◆ **WORK TO DO**: Beneath this instruction is a block of data; output from it exactly the lines that run from the one containing "Write part 2 of" through the one containing "ripple, 0.7, wander)", inclusive.

◆ **INFORMATION GIVEN**:
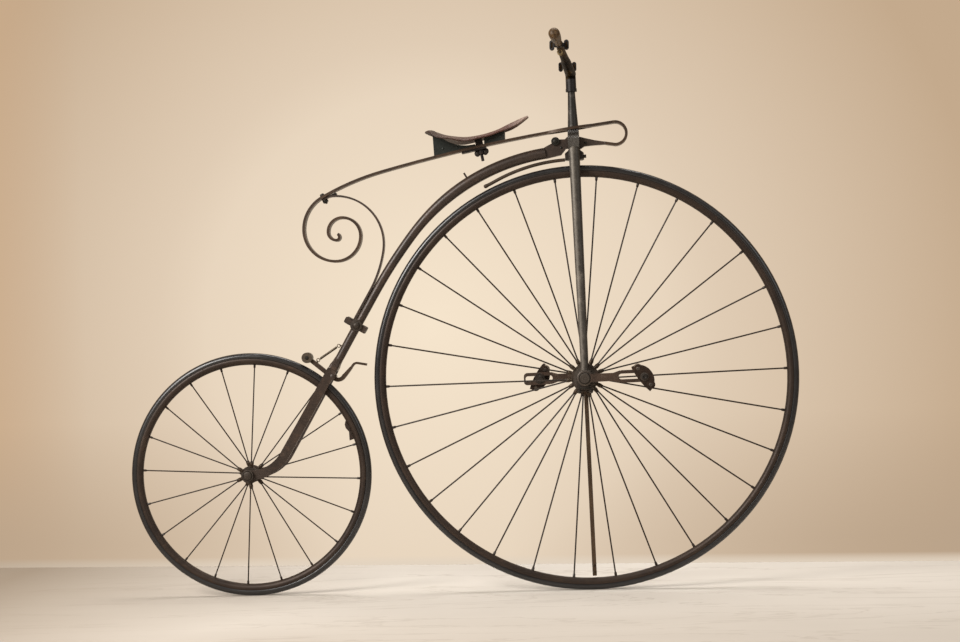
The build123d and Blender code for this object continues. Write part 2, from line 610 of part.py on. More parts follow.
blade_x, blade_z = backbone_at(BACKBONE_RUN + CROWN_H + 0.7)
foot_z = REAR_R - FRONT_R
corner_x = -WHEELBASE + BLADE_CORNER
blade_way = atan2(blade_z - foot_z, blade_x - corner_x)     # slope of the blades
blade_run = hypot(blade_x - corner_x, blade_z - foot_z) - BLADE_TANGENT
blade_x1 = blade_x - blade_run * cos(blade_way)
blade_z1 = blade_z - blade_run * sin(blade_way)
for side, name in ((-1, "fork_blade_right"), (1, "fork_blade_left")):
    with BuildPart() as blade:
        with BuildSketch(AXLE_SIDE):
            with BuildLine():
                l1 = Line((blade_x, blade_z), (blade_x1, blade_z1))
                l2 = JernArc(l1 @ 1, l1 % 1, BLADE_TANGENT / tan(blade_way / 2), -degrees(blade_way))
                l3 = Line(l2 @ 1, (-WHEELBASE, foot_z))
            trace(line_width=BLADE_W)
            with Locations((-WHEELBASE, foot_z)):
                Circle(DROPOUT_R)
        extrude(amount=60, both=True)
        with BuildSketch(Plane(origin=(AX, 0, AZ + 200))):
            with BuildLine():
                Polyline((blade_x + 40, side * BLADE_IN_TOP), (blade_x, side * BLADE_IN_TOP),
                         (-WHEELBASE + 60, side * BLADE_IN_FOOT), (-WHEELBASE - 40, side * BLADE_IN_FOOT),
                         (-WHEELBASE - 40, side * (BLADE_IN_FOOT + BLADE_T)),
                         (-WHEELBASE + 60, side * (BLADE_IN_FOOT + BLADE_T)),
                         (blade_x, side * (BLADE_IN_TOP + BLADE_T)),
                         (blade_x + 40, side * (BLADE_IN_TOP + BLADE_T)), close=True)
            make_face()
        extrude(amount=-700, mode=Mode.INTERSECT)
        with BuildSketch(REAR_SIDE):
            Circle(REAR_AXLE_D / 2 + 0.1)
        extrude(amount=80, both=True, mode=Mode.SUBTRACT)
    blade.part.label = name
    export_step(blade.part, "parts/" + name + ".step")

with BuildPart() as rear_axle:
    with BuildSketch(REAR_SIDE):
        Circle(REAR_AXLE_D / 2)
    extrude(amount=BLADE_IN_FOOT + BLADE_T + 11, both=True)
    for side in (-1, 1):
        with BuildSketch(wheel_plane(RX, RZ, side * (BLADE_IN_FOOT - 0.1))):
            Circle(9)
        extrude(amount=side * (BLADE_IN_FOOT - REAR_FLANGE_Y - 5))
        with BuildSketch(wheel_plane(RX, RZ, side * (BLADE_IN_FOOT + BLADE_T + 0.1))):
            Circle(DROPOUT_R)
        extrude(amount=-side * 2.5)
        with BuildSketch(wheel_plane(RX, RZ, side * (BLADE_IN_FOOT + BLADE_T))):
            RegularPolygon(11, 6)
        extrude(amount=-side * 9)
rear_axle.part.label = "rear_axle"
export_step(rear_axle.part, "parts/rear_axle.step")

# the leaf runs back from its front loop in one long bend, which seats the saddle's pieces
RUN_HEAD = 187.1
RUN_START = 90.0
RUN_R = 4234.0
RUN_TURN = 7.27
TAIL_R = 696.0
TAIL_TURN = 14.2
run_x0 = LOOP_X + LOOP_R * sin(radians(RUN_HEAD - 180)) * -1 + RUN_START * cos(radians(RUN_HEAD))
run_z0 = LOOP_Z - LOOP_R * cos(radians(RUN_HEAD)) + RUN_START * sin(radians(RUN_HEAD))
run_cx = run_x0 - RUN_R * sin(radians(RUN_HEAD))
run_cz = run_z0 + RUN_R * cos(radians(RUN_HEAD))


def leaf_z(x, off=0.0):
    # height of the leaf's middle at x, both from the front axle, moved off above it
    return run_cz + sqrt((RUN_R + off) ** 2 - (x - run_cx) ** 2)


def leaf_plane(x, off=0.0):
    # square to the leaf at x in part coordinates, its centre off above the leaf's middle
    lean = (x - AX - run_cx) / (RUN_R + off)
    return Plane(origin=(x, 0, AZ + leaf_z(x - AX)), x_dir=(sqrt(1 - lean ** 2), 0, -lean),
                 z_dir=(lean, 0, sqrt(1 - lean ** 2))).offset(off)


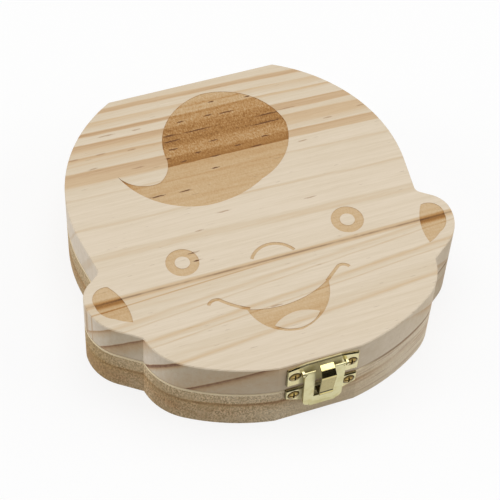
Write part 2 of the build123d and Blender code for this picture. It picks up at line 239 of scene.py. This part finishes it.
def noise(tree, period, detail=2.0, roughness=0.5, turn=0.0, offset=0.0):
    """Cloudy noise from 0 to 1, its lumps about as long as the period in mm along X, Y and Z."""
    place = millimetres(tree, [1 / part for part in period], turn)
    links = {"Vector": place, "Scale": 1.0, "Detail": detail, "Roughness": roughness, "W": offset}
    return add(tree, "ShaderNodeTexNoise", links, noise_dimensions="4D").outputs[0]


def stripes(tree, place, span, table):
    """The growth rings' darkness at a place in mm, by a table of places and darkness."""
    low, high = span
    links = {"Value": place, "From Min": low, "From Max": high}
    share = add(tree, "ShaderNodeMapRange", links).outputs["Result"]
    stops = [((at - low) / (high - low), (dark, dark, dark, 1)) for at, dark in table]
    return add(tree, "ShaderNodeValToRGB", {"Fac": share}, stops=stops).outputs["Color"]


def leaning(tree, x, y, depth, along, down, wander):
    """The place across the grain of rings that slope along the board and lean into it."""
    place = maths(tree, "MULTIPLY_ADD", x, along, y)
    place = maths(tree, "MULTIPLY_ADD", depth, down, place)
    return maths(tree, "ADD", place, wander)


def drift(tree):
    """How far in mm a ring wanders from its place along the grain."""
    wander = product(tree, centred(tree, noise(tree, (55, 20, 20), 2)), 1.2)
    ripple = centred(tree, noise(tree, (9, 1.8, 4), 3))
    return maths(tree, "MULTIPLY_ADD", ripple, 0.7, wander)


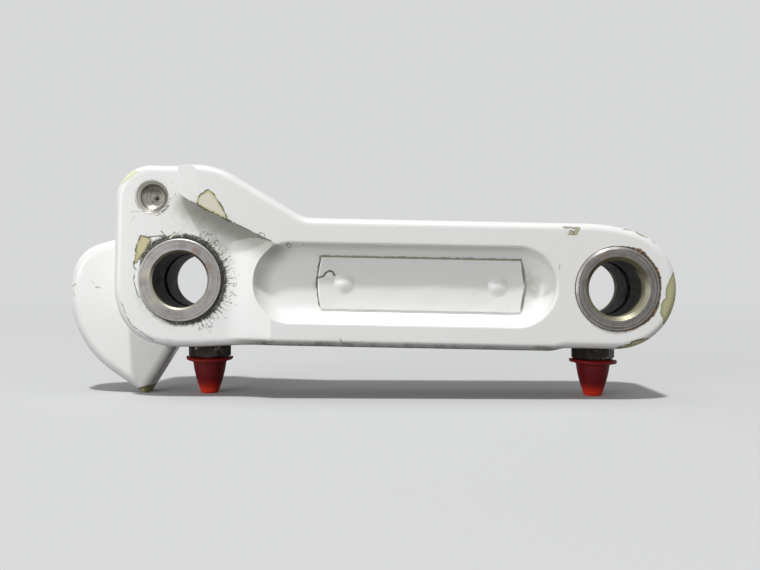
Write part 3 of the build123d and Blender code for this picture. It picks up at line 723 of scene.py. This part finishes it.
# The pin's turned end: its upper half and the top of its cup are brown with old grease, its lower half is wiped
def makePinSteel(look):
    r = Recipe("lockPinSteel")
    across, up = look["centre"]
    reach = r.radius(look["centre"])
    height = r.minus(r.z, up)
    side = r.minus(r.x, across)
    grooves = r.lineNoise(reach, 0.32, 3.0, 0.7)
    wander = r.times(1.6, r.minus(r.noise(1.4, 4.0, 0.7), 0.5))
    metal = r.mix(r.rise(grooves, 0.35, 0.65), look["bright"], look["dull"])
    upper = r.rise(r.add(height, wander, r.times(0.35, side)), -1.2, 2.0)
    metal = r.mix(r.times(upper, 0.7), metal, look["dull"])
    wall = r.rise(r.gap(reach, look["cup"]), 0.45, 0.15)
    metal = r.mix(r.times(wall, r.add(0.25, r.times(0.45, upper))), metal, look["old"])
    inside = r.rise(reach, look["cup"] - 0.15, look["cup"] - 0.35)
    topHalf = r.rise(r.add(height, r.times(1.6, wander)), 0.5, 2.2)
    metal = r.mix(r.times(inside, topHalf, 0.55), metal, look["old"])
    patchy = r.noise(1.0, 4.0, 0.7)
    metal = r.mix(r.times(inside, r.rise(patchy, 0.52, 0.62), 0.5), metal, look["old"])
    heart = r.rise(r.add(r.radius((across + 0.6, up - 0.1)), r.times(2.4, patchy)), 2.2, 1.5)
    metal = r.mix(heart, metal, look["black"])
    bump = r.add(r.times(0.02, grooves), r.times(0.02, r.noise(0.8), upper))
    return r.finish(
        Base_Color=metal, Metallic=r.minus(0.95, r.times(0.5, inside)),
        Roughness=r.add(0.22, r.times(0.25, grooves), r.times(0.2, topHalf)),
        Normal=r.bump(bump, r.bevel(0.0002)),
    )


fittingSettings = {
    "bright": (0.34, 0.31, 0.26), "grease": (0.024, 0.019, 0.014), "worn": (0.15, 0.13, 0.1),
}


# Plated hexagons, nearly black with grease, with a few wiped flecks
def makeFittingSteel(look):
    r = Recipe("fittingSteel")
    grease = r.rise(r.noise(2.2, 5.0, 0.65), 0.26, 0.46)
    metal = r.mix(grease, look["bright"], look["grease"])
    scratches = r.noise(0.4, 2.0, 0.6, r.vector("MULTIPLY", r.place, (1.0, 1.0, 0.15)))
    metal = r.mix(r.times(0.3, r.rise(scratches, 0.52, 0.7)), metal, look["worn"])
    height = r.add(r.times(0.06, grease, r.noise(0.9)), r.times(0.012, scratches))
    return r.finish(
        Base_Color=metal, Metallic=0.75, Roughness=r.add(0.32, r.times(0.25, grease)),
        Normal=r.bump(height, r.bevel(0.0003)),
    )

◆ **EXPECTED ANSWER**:
Write part 2 of the build123d and Blender code for this picture. It picks up at line 239 of scene.py. This part finishes it.
def noise(tree, period, detail=2.0, roughness=0.5, turn=0.0, offset=0.0):
    """Cloudy noise from 0 to 1, its lumps about as long as the period in mm along X, Y and Z."""
    place = millimetres(tree, [1 / part for part in period], turn)
    links = {"Vector": place, "Scale": 1.0, "Detail": detail, "Roughness": roughness, "W": offset}
    return add(tree, "ShaderNodeTexNoise", links, noise_dimensions="4D").outputs[0]


def stripes(tree, place, span, table):
    """The growth rings' darkness at a place in mm, by a table of places and darkness."""
    low, high = span
    links = {"Value": place, "From Min": low, "From Max": high}
    share = add(tree, "ShaderNodeMapRange", links).outputs["Result"]
    stops = [((at - low) / (high - low), (dark, dark, dark, 1)) for at, dark in table]
    return add(tree, "ShaderNodeValToRGB", {"Fac": share}, stops=stops).outputs["Color"]


def leaning(tree, x, y, depth, along, down, wander):
    """The place across the grain of rings that slope along the board and lean into it."""
    place = maths(tree, "MULTIPLY_ADD", x, along, y)
    place = maths(tree, "MULTIPLY_ADD", depth, down, place)
    return maths(tree, "ADD", place, wander)


def drift(tree):
    """How far in mm a ring wanders from its place along the grain."""
    wander = product(tree, centred(tree, noise(tree, (55, 20, 20), 2)), 1.2)
    ripple = centred(tree, noise(tree, (9, 1.8, 4), 3))
    return maths(tree, "MULTIPLY_ADD", ripple, 0.7, wander)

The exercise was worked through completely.